Print each line of the listing once more, precisely as given.
--- start ---
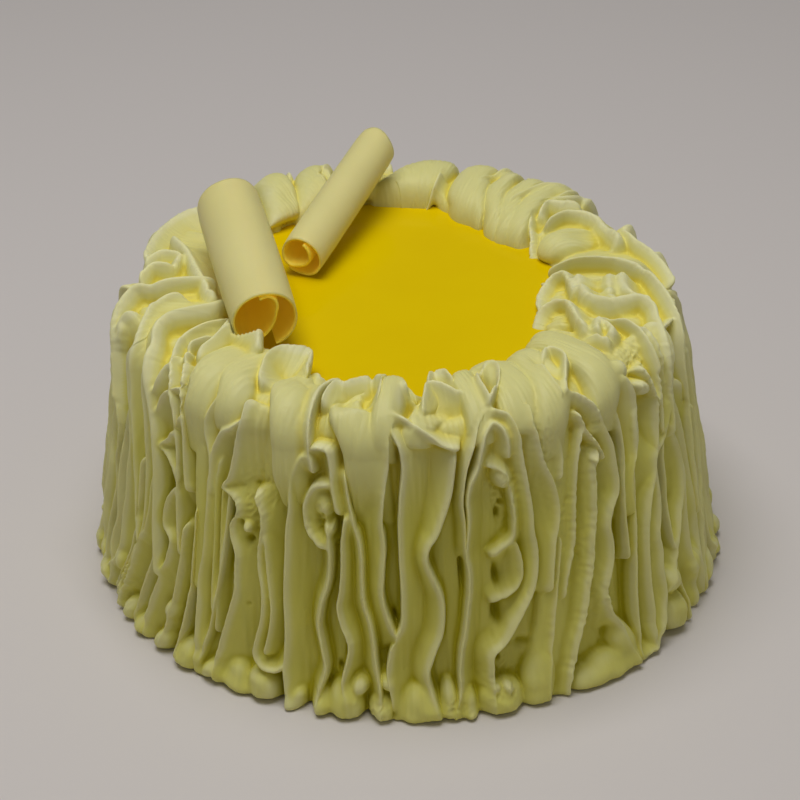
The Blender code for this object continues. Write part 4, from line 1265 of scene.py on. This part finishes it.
class CAKE_OT_stage(bpy.types.Operator):
    """Set the pale floor, the soft lights and the camera"""

    bl_idname = "cake.stage"
    bl_label = "Floor, lights and camera"

    def execute(self, context):
        scene = context.scene
        floor_mesh = bpy.data.meshes.new("floor")
        corners = [(FLOOR_REACH * x, FLOOR_REACH * y, 0) for x, y in ((-1, -1), (1, -1), (1, 1), (-1, 1))]
        floor_mesh.from_pydata(corners, [], [(0, 1, 2, 3)])
        floor = bpy.data.objects.new("floor", floor_mesh)
        scene.collection.objects.link(floor)
        paper = Shader("pale_paper", Roughness=0.9, Specular_IOR_Level=0.1)
        paper.principled.inputs["Base Color"].default_value = colour(FLOOR_COLOUR)
        floor_mesh.materials.append(paper.material)
        for light in LIGHTS:
            area_light(*light)
        world = bpy.data.worlds.new("studio")
        world.use_nodes = True
        background = world.node_tree.nodes["Background"]
        background.inputs["Color"].default_value = colour(WORLD_COLOUR)
        background.inputs["Strength"].default_value = WORLD_STRENGTH
        scene.world = world
        scene.view_settings.view_transform = "Standard"
        camera = bpy.data.cameras.new("camera")
        camera.sensor_width = SENSOR_WIDTH
        camera.lens = FOCAL_PIXELS / PHOTO_SIDE * SENSOR_WIDTH
        camera.clip_start = CLIP_START
        eye = bpy.data.objects.new("camera", camera)
        sine, cosine = math.sin(CAMERA_TILT), math.cos(CAMERA_TILT)
        across = (FOOT_PIXEL[0] - PHOTO_SIDE / 2) / FOCAL_PIXELS * CAMERA_DISTANCE
        above = -(FOOT_PIXEL[1] - PHOTO_SIDE / 2) / FOCAL_PIXELS * CAMERA_DISTANCE
        eye.location = (
            -across,
            -above * sine - CAMERA_DISTANCE * cosine,
            -above * cosine + CAMERA_DISTANCE * sine,
        )
        eye.rotation_euler = (math.pi / 2 - CAMERA_TILT, 0.0, 0.0)
        scene.collection.objects.link(eye)
        scene.camera = eye
        return {"FINISHED"}


class CAKE_PT_panel(bpy.types.Panel):
    """The cake's pieces and sizes"""

    bl_idname = "CAKE_PT_panel"
    bl_label = "Lemon curd cake"
    bl_space_type = "VIEW_3D"
    bl_region_type = "UI"
    bl_category = "Cake"

    def draw(self, context):
        for operator in OPERATORS:
            self.layout.operator(operator.bl_idname)
        for name in CakeSizes.__annotations__:
            self.layout.prop(sizes_of(context), name)


OPERATORS = (CAKE_OT_drape, CAKE_OT_curd, CAKE_OT_curls, CAKE_OT_stage)
CLASSES = (CakeSizes, *OPERATORS, CAKE_PT_panel)


def register():
    for each in CLASSES:
        bpy.utils.register_class(each)
    bpy.types.Scene.cake_sizes = bpy.props.PointerProperty(type=CakeSizes)


def unregister():
    del bpy.types.Scene.cake_sizes
    for each in reversed(CLASSES):
        bpy.utils.unregister_class(each)


def main():
    register()
    bpy.ops.cake.drape()
    bpy.ops.cake.curd()
    bpy.ops.cake.curls()
    bpy.ops.cake.stage()


if __name__ == "__main__":
    main()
--- end ---
** Response to this task **
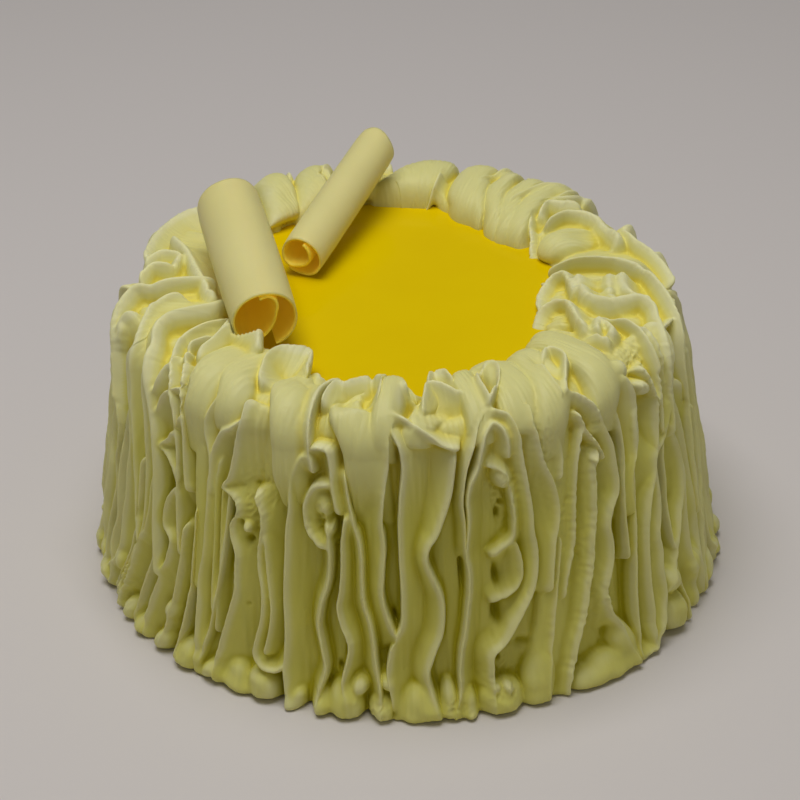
The Blender code for this object continues. Write part 4, from line 1265 of scene.py on. This part finishes it.
class CAKE_OT_stage(bpy.types.Operator):
    """Set the pale floor, the soft lights and the camera"""

    bl_idname = "cake.stage"
    bl_label = "Floor, lights and camera"

    def execute(self, context):
        scene = context.scene
        floor_mesh = bpy.data.meshes.new("floor")
        corners = [(FLOOR_REACH * x, FLOOR_REACH * y, 0) for x, y in ((-1, -1), (1, -1), (1, 1), (-1, 1))]
        floor_mesh.from_pydata(corners, [], [(0, 1, 2, 3)])
        floor = bpy.data.objects.new("floor", floor_mesh)
        scene.collection.objects.link(floor)
        paper = Shader("pale_paper", Roughness=0.9, Specular_IOR_Level=0.1)
        paper.principled.inputs["Base Color"].default_value = colour(FLOOR_COLOUR)
        floor_mesh.materials.append(paper.material)
        for light in LIGHTS:
            area_light(*light)
        world = bpy.data.worlds.new("studio")
        world.use_nodes = True
        background = world.node_tree.nodes["Background"]
        background.inputs["Color"].default_value = colour(WORLD_COLOUR)
        background.inputs["Strength"].default_value = WORLD_STRENGTH
        scene.world = world
        scene.view_settings.view_transform = "Standard"
        camera = bpy.data.cameras.new("camera")
        camera.sensor_width = SENSOR_WIDTH
        camera.lens = FOCAL_PIXELS / PHOTO_SIDE * SENSOR_WIDTH
        camera.clip_start = CLIP_START
        eye = bpy.data.objects.new("camera", camera)
        sine, cosine = math.sin(CAMERA_TILT), math.cos(CAMERA_TILT)
        across = (FOOT_PIXEL[0] - PHOTO_SIDE / 2) / FOCAL_PIXELS * CAMERA_DISTANCE
        above = -(FOOT_PIXEL[1] - PHOTO_SIDE / 2) / FOCAL_PIXELS * CAMERA_DISTANCE
        eye.location = (
            -across,
            -above * sine - CAMERA_DISTANCE * cosine,
            -above * cosine + CAMERA_DISTANCE * sine,
        )
        eye.rotation_euler = (math.pi / 2 - CAMERA_TILT, 0.0, 0.0)
        scene.collection.objects.link(eye)
        scene.camera = eye
        return {"FINISHED"}


class CAKE_PT_panel(bpy.types.Panel):
    """The cake's pieces and sizes"""

    bl_idname = "CAKE_PT_panel"
    bl_label = "Lemon curd cake"
    bl_space_type = "VIEW_3D"
    bl_region_type = "UI"
    bl_category = "Cake"

    def draw(self, context):
        for operator in OPERATORS:
            self.layout.operator(operator.bl_idname)
        for name in CakeSizes.__annotations__:
            self.layout.prop(sizes_of(context), name)


OPERATORS = (CAKE_OT_drape, CAKE_OT_curd, CAKE_OT_curls, CAKE_OT_stage)
CLASSES = (CakeSizes, *OPERATORS, CAKE_PT_panel)


def register():
    for each in CLASSES:
        bpy.utils.register_class(each)
    bpy.types.Scene.cake_sizes = bpy.props.PointerProperty(type=CakeSizes)


def unregister():
    del bpy.types.Scene.cake_sizes
    for each in reversed(CLASSES):
        bpy.utils.unregister_class(each)


def main():
    register()
    bpy.ops.cake.drape()
    bpy.ops.cake.curd()
    bpy.ops.cake.curls()
    bpy.ops.cake.stage()


if __name__ == "__main__":
    main()